> Written instruction
Extract the data exactly, missing nothing.
____
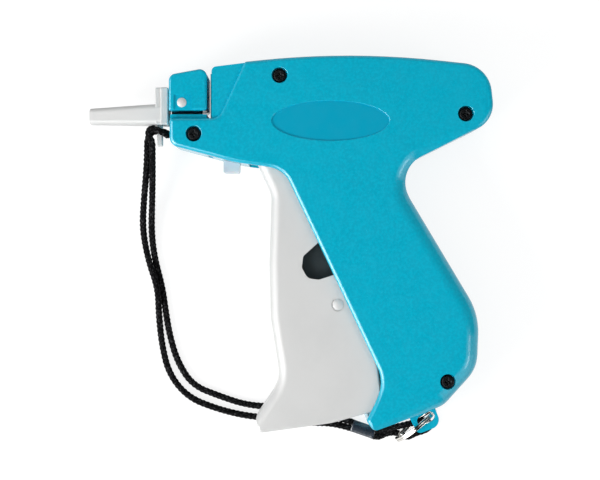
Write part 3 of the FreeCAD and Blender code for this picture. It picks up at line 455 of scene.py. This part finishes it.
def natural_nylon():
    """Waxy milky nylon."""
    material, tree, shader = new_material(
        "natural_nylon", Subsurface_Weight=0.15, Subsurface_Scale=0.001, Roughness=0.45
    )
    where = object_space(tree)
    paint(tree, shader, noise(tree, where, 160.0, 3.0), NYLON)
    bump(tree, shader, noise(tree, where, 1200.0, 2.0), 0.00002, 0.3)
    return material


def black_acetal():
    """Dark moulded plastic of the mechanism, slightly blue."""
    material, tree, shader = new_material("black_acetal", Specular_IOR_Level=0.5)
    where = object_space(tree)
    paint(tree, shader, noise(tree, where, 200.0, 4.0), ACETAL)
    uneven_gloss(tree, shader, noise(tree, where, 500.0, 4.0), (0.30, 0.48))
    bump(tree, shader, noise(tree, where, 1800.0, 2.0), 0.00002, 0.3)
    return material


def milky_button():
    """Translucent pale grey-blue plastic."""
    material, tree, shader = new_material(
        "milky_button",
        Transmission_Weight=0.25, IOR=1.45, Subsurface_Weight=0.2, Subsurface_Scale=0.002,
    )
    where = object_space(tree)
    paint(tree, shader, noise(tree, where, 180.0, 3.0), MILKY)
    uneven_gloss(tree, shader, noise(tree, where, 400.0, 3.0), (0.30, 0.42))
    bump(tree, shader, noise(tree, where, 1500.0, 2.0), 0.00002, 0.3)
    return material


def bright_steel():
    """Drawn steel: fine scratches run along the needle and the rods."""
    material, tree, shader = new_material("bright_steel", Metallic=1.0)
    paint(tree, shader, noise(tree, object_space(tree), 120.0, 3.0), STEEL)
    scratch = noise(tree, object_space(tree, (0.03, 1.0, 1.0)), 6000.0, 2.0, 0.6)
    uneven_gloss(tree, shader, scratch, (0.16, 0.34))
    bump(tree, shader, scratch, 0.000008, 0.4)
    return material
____
> Correct output
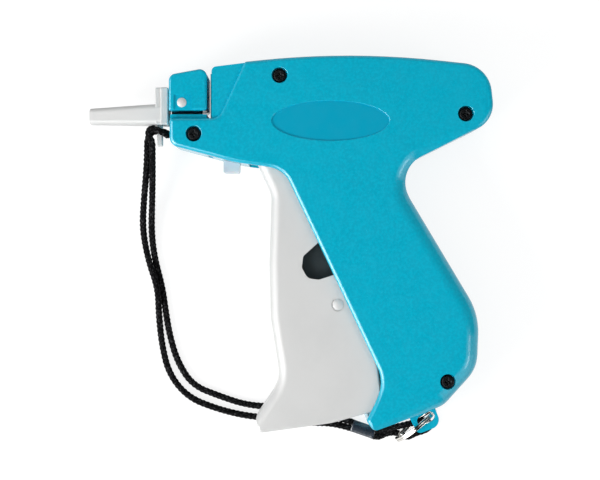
Write part 3 of the FreeCAD and Blender code for this picture. It picks up at line 455 of scene.py. This part finishes it.
def natural_nylon():
    """Waxy milky nylon."""
    material, tree, shader = new_material(
        "natural_nylon", Subsurface_Weight=0.15, Subsurface_Scale=0.001, Roughness=0.45
    )
    where = object_space(tree)
    paint(tree, shader, noise(tree, where, 160.0, 3.0), NYLON)
    bump(tree, shader, noise(tree, where, 1200.0, 2.0), 0.00002, 0.3)
    return material


def black_acetal():
    """Dark moulded plastic of the mechanism, slightly blue."""
    material, tree, shader = new_material("black_acetal", Specular_IOR_Level=0.5)
    where = object_space(tree)
    paint(tree, shader, noise(tree, where, 200.0, 4.0), ACETAL)
    uneven_gloss(tree, shader, noise(tree, where, 500.0, 4.0), (0.30, 0.48))
    bump(tree, shader, noise(tree, where, 1800.0, 2.0), 0.00002, 0.3)
    return material


def milky_button():
    """Translucent pale grey-blue plastic."""
    material, tree, shader = new_material(
        "milky_button",
        Transmission_Weight=0.25, IOR=1.45, Subsurface_Weight=0.2, Subsurface_Scale=0.002,
    )
    where = object_space(tree)
    paint(tree, shader, noise(tree, where, 180.0, 3.0), MILKY)
    uneven_gloss(tree, shader, noise(tree, where, 400.0, 3.0), (0.30, 0.42))
    bump(tree, shader, noise(tree, where, 1500.0, 2.0), 0.00002, 0.3)
    return material


def bright_steel():
    """Drawn steel: fine scratches run along the needle and the rods."""
    material, tree, shader = new_material("bright_steel", Metallic=1.0)
    paint(tree, shader, noise(tree, object_space(tree), 120.0, 3.0), STEEL)
    scratch = noise(tree, object_space(tree, (0.03, 1.0, 1.0)), 6000.0, 2.0, 0.6)
    uneven_gloss(tree, shader, scratch, (0.16, 0.34))
    bump(tree, shader, scratch, 0.000008, 0.4)
    return material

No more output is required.